First and foremost we hope that everyone is having a great holiday week, enjoying family and friends, and taking some time to relax. It has been quite a year in financial markets, with considerable volatility throughout. One clear measure of this volatility is the amount of 1% moves in the S&P 500 this year, with 120 days moving by at least this amount. This is the third highest number of days ever recorded (since 1952 when the NYSE moved to a five-day trading week), only falling behind 2008 (134) and 2002 (126). So if you felt like this was a volatile year, that’s because it was. This week was no exception, as markets were mixed due to continued recession concerns and pressure in the housing market. And while a few good reports came throughout the week, with better-than-expected consumer sentiment data and Core PCE in line with expectations, it was not enough to turn the tide. With only four more trading days this year and New Year’s Eve around the corner, let’s toast to ending the year on a strong note.
Economy
- The U.S. equity market lost ground during the week ending December 23, with choppy price action throughout the week. We saw more good data on the inflation front as Core PCE was in line with expectations, however, weakness in the housing market and durable goods orders kept pressure on equities.
- The core PCE annual rate, which is the Federal Reserve’s preferred gauge of inflation, fell to a four-month low of 4.7% in November of 2022 from 5% in the prior month, in line with market forecasts. Prices went up by 0.2% month-over-month in November of 2022, following an upwardly revised 0.3% increase in the prior month.
- The University of Michigan consumer sentiment for the US was revised higher to 59.7 in December of 2022 from a preliminary of 59.1. The gauge for expectations was revised higher to 59.9 from 58.4 while the current conditions subindex was revised lower to 59.4 from 60.2. Meanwhile, inflation expectations for the year were revised lower to 4.4% from 4.6% in the preliminary estimate and the 5-year outlook was revised lower to 2.9% from 3%.
- Building permits in the United States tumbled 10.6 percent from a month earlier to a seasonally adjusted annual rate of 1.351 million in November 2022, the lowest level since June 2020 and compared to a preliminary estimate of 1.342 million, revised data showed. Permits, a proxy for future construction, have been falling as soaring prices and rising mortgage rates hit demand and activity.
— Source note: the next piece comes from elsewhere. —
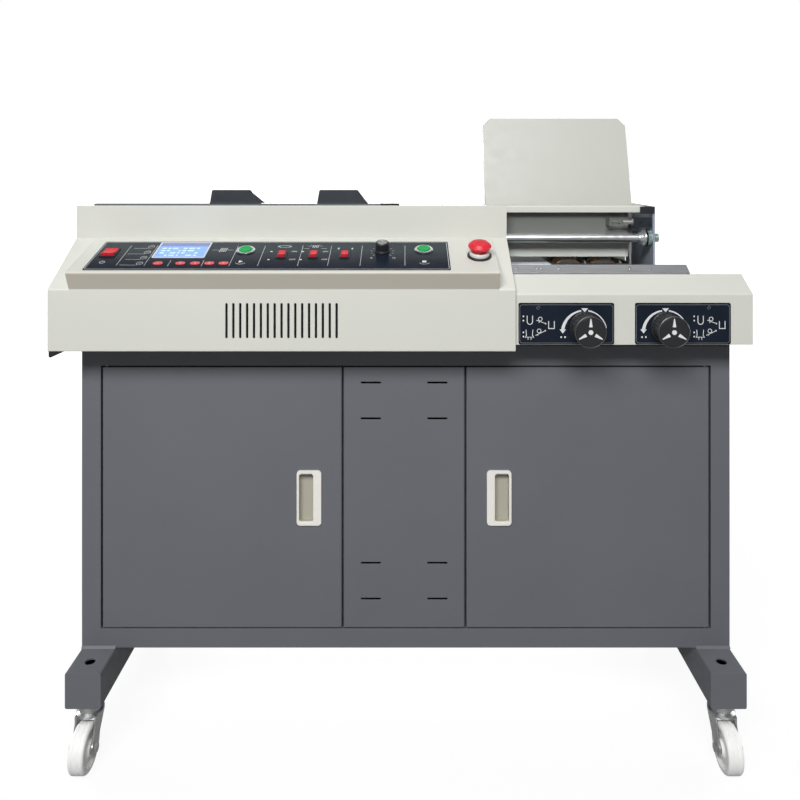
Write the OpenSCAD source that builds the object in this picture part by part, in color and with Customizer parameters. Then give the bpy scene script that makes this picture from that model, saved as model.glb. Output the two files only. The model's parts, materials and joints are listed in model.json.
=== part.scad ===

- Durable goods orders in the US, which measure the cost of orders received by manufacturers of goods meant to last at least three years, fell by 2.1% month-over-month in November 2022. It was the sharpest decrease since April 2020 and well above market forecasts of a 0.6% decline, swinging from the downwardly revised 0.7% increase in the prior month. Orders fell sharply for transportation equipment (-6.3% VS 1.9% in October) amid declines in nondefense aircraft and parts (-36.4% vs 4.7%) and defense aircraft and parts (-8.6% vs 18.2%).
Stocks
- U.S. equities were in negative territory. Consumer Discretionary and Technology led the decline, while Energy and Utilities outperformed. Value stocks led growth stocks and small caps beat large caps.
- International equities closed higher for the week. Developed markets fared better than emerging markets.
Bonds
- The 10-year Treasury bond yield increased 27 basis points to 3.75% during the week.
- Global bond markets were in negative territory this week.
- High yield bonds led for the week, followed by corporate bonds and government bonds.